§ Exercise description: Every line in the listing is to be echoed verbatim.
####
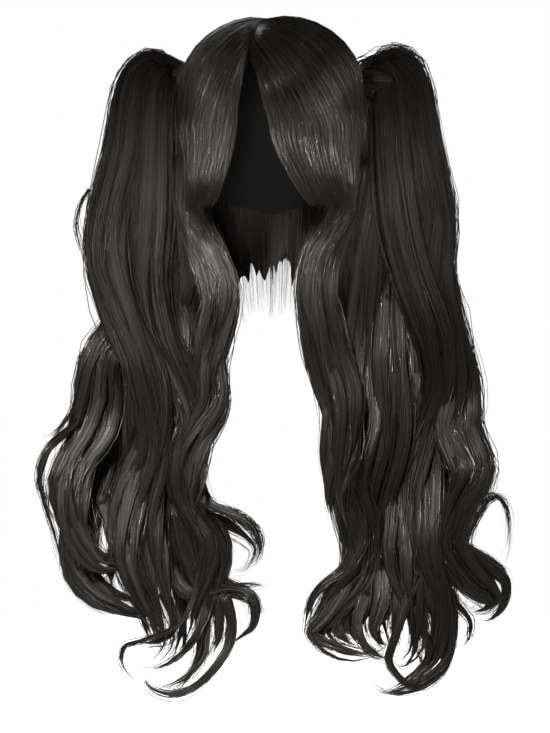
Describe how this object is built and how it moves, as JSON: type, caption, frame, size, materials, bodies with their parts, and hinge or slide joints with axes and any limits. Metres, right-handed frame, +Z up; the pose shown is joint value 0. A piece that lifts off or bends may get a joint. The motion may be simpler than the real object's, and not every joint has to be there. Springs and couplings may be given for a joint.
{
  "type": "pigtail wig",
  "caption": "Long wavy wig with a centre-parted fringe on a net cap, face-framing side locks and a curled pigtail clipped high on each side.",
  "frame": {"origin": "inside of the cap at the top, where the crown of the head touches it", "axes": "+Z up; the face looks along -Y; the wearer's left is +X, which is the right side of the picture"},
  "size_m": [0.4316, 0.2171, 0.6394],
  "materials": {
    "hair": "glossy near-black brown synthetic fibre",
    "cap_net": "matt black elastic net",
    "part_net": "matt skin-coloured net",
    "clip_plastic": "satin black"
  },
  "bodies": {
    "root": {"cap": "cap_net", "part_strip": "part_net", "crown_hair_left": "hair", "crown_hair_right": "hair", "bang_left": "hair", "bang_right": "hair", "side_lock_left": "hair", "side_lock_right": "hair", "pigtail_left": "hair", "pigtail_right": "hair", "clip_left": "clip_plastic", "clip_right": "clip_plastic"}
  },
  "joints": []
}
####
§ Exercise solution:
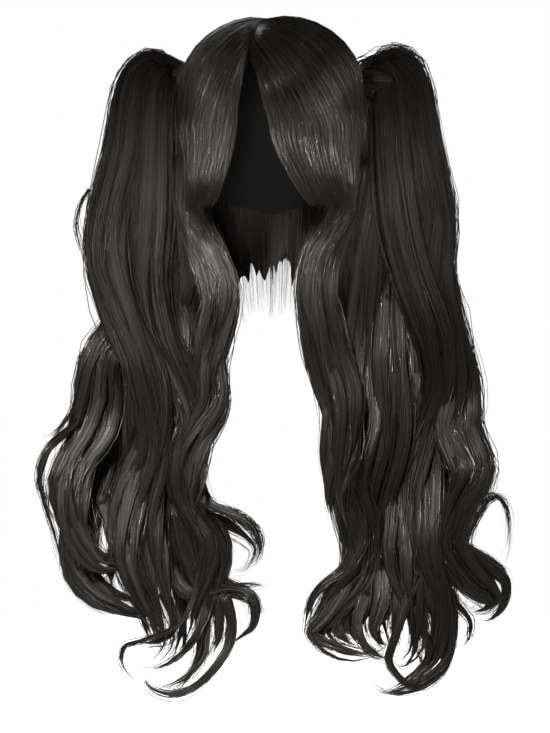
Describe how this object is built and how it moves, as JSON: type, caption, frame, size, materials, bodies with their parts, and hinge or slide joints with axes and any limits. Metres, right-handed frame, +Z up; the pose shown is joint value 0. A piece that lifts off or bends may get a joint. The motion may be simpler than the real object's, and not every joint has to be there. Springs and couplings may be given for a joint.
{
  "type": "pigtail wig",
  "caption": "Long wavy wig with a centre-parted fringe on a net cap, face-framing side locks and a curled pigtail clipped high on each side.",
  "frame": {"origin": "inside of the cap at the top, where the crown of the head touches it", "axes": "+Z up; the face looks along -Y; the wearer's left is +X, which is the right side of the picture"},
  "size_m": [0.4316, 0.2171, 0.6394],
  "materials": {
    "hair": "glossy near-black brown synthetic fibre",
    "cap_net": "matt black elastic net",
    "part_net": "matt skin-coloured net",
    "clip_plastic": "satin black"
  },
  "bodies": {
    "root": {"cap": "cap_net", "part_strip": "part_net", "crown_hair_left": "hair", "crown_hair_right": "hair", "bang_left": "hair", "bang_right": "hair", "side_lock_left": "hair", "side_lock_right": "hair", "pigtail_left": "hair", "pigtail_right": "hair", "clip_left": "clip_plastic", "clip_right": "clip_plastic"}
  },
  "joints": []
}